Guy Fawkes, comme Che Guevara, ne sont plus que des icônes qu’on arbore sous forme de masque ou sur un chandail, au même titre qu’un logo d’Iron Maiden ou un portrait photographique de Kurt Cobain. Signifient-ils autre chose qu’une révolte demeurée dans l’adolescence et qui tourne à vide ? N’adopte-t-on pas ces signes de la révolte pour se dispenser d’agir ? Le masque devient alors, ce qui est d’ailleurs dans sa nature de postiche, un écran entre le moi révolté et le réel à transformer. Il manifeste en quelque sorte une déprise par rapport à la réalité sociale à laquelle le contestataire est supposé se confronter. C’est pourquoi cette révolte partiellement vide (je ne parle pas ici des revendications concrètes des étudiants, mais de l’imaginaire contestataire qui les accompagne ou les englobe) se dissout dans le festif et le ludique. Une fois tombés les masques, une fois le jeu terminé, celui ou celle qui dissimulait dessous son vrai visage peut retourner vaquer à ses occupations, à sa vie privée ; comme la partie de foot ou de hockey, la fièvre contestataire ne constitue qu’une parenthèse dans le quotidien. Un conflit sans authentique enjeu.

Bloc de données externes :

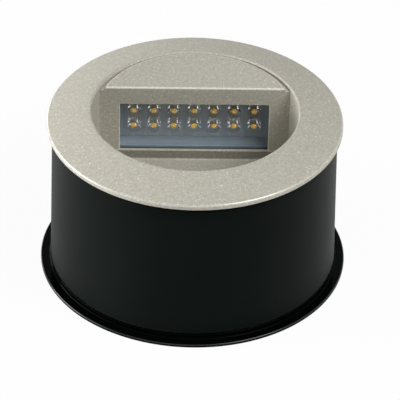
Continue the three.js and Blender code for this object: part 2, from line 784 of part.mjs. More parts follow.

D’une certaine façon, chacun se fait ainsi son cinéma. Le temps d’une manif ou d’une apparition sur le net, ou – encore mieux – à la télévision. La radicalité des discours, qui emprunte au pathos de la dénonciation de la répression et d’une société en passe de devenir « totalitaire », la violence somme toute modérée dont peuvent faire parfois preuve les manifestants – y compris celle qu’exercent avec moins de retenue ces petits ninjas identifiés par les médias comme membre du Black bloc (et on pourrait ajouter celle des policiers) –, tout cela demeure dans la sphère ritualisée en régime démocratique du symbolique et de la brutalité contrôlée9. Tous ces acteurs savent très bien au bout du compte que le sérieux véritable ne sera pas au rendez-vous, que la police, quoi qu’il arrive, ne tirera pas (et c’est fort heureux). Dans une démocratie, on a le loisir, sans trop de risque, de défier les autorités et les lois. La sanction viendra peut-être, mais celle-ci n’ira jamais jusqu’à engager la vie-même de l’individu ou des individus concernés.

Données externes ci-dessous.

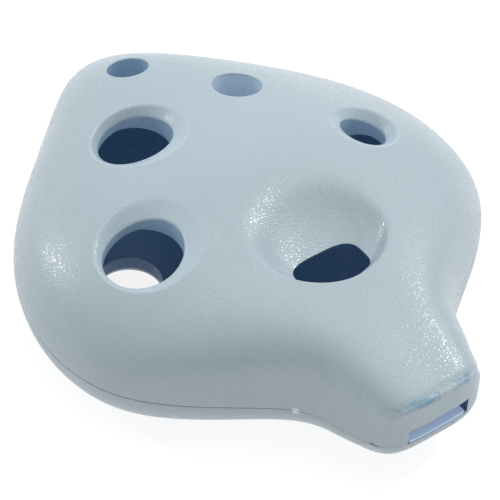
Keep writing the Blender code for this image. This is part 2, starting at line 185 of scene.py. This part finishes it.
MOTTLE_RANGE = (0.3, 0.7)
GRAIN_RANGE = (0.45, 0.8)
FACET_RANGE = (0.55, 0.85)
RUB_RANGE = (0.46, 0.56)
BUMP_DEPTH = 0.05
BUMP_STRENGTH = 0.6
GRAIN_LIGHTER = 1.5         # the grain's peaks are this many times lighter
GRAIN_SHARE = 0.10
FACET_SHARP = 0.20          # a few facets of the texture are this much glossier, and glint
PAINTED_SHADE_HEIGHTS = (1.0, 11.0)   # painted shade darkens the flanks towards the table, between these heights
PAINTED_SHADE_SHARE = 0.34
RUB_WIDTH = 0.95            # rubbed marks lie within this distance of the mouth's front
RUB_TOP = 11.9              # and above this height
RUB_FADE = 0.35
RUB_SHARE = 0.85
NICK = (-11.9, -25.2, 6.3)  # small whitish nick at the seam
NICK_RADII = (0.75, 0.50)
NICK_RAGGED = 0.4
NICK_SHARE = 0.9

FLOOR_HALF = 4000.0
FLOOR_DROP = 0.2
FLOOR_COLOR = (0.25, 0.25, 0.25)
FLOOR_GLOW = 0.84
LIGHT_TARGET = (0.0, 0.0, 10.0)
# Lights: place, diameter and power in watts.
LIGHTS = {
    "overhead": ((80.0, 60.0, 620.0), 400.0, 0.6),
    "right": ((400.0, -50.0, 440.0), 40.0, 1.0),
    "left_back_low": ((-270.0, 480.0, 220.0), 30.0, 0.6),
}
SKY_BRIGHT = (0.30, 0.45, 0.84)     # direction of the brightest part of the surround
SKY_FROM = -0.55
SKY_STRENGTH = (0.03, 0.98)
SKY_COLOR = (0.94, 0.985, 1.0)

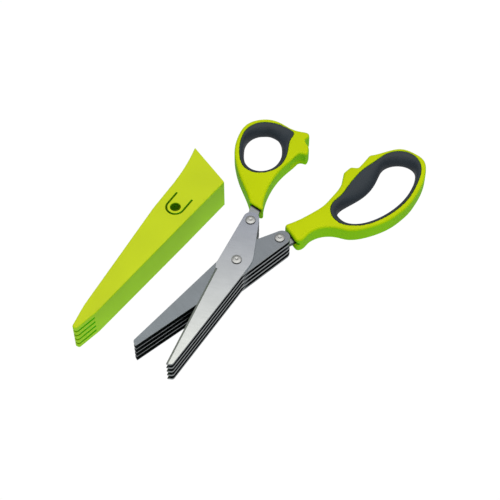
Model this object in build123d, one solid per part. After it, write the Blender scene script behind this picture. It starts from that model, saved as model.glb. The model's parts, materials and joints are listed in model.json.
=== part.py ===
from build123d import *
from math import cos, radians, sin, tan
import os

# Herb scissors: five thumb blades cut against five finger blades on one pivot rivet.
# A loose sheath lies beside them. It has a cleaning comb, and a latch for the pivot rivet.
# Frame: the origin is on the table under the pivot. +Y runs midway between the two handles,
# +X points to the finger handle and +Z points up. The scissors lie open, as on a table.
# Each lever is drawn along its own axis: x runs from the pivot to the tail rivet, and y points
# to the side of its cutting edge. The thumb lever is turned into place, and the finger lever
# is mirrored first.

# Levers
rest_angle = 41.0            # between the two tail axes as the scissors lie, in degrees
closing_angle = 15.8         # the finger lever turns this far from rest to closed, in degrees
pair_count = 5

# Blades
blade_thickness = 1.0
pair_gap = 1.2               # free height between one pair of blades and the next
blade_reach = 67.7           # pivot axis to cutting tip, along the lever
tip_overlap = 0.4            # a closed blade's tip passes the centre line by this much
nose_width = 3.1
nose_setback = 0.4
heel_setback = 4.6           # heel of the cutting edge, past the pivot
heel_height = 9.3
notch_setback = 7.6          # end of the small step behind the cutting edge
notch_depth = 0.5
back_height = 8.0            # lever axis to the back of the blade, at the pivot
back_setback = 1.0
back_radius = 16.0
tail_reach = 26.0            # pivot axis to tail rivet axis
tail_overhang = 5.4          # tail rivet axis to the end of the blade
tail_half_width = 3.5
tail_radius = 3.9
nose_radius = 1.5
tip_radius = 0.3
bevel_width = 1.1            # ground bevel along the cutting edge
bevel_depth = 0.6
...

Là est selon moi le véritable sens de cette déréalisation ludique de la contestation et des oppositions politiques radicales que l’on observe depuis ces dernières décennies au Québec comme dans les autres pays occidentaux. L’enracinement durable de la démocratie dans ces sociétés a entraîné une pacification des esprits qui ne s’accommoderait pas aisément d’un retour de la violence politique, et ce quelle qu’en soit l’origine. L’engagement politique de l’individu démocratique prend de plus en plus la forme d’un jeu parce qu’il est dorénavant sans enjeu véritable et sérieux. La contestation radicale de la société de consommation n’empêche pas la plupart de ses tenants de profiter des bienfaits du confort ou des facilités de la technologie des communications qu’elle leur dispense généreusement. L’écologisme citadin d’aujourd’hui n’oblige pas plus ses adeptes à s’en aller élever des chèvres à la campagne. L’anarchisme le plus extrême ne mènera plus quant à lui à l’exil ou à une condamnation au bagne, mais ouvrira plus couramment les portes d’un quelconque département de philosophie. Comme l’apparente marginalité qui s’en tient au costume ou à la couleur des cheveux, la radicalité politique qui s’en tient au discours ne constitue pas une entrave à l’occupation de positions sociales parfois confortables.
Le jeu, l’opposition ludique à l’ordre établi a pour fonction principale de masquer ces contradictions qui s’enracinent désormais au cœur même de l’individu et qu’un discours ou un mode d’action sérieux ne permettraient pas bien longtemps d’éviter. L’individu contestataire se veut à la fois, ou alternativement, au dehors et dans la société. Telle est de nos jours, selon Marcel Gauchet, la position incontournable d’un individu moderne à qui il est loisible d’apparaître, et de se vouloir superficiellement très revendicateur, mais qui jamais ne remettra sérieusement en question le fonctionnement d’une société démocratique et libérale sans laquelle il n’existerait tout simplement pas10. L’aliénation libérale ou consumériste, si aliénation il y a, est bien trop séduisante et confortable pour qu’on la repousse du revers de la main, ou pour risquer inconsidérément de se voir privé de ses retombées positives sur nos vies. La radicalité des discours vient alors compenser la faiblesse intrinsèque de la révolte. On peut statuer que cette situation quelque peu inconfortable remonte en Occident à Mai 1968, première agitation ludo-récréative et ultime tentative révolutionnaire avortée. Ainsi se clôt le cycle ouvert par les révolutions de la fin du XVIIIe siècle.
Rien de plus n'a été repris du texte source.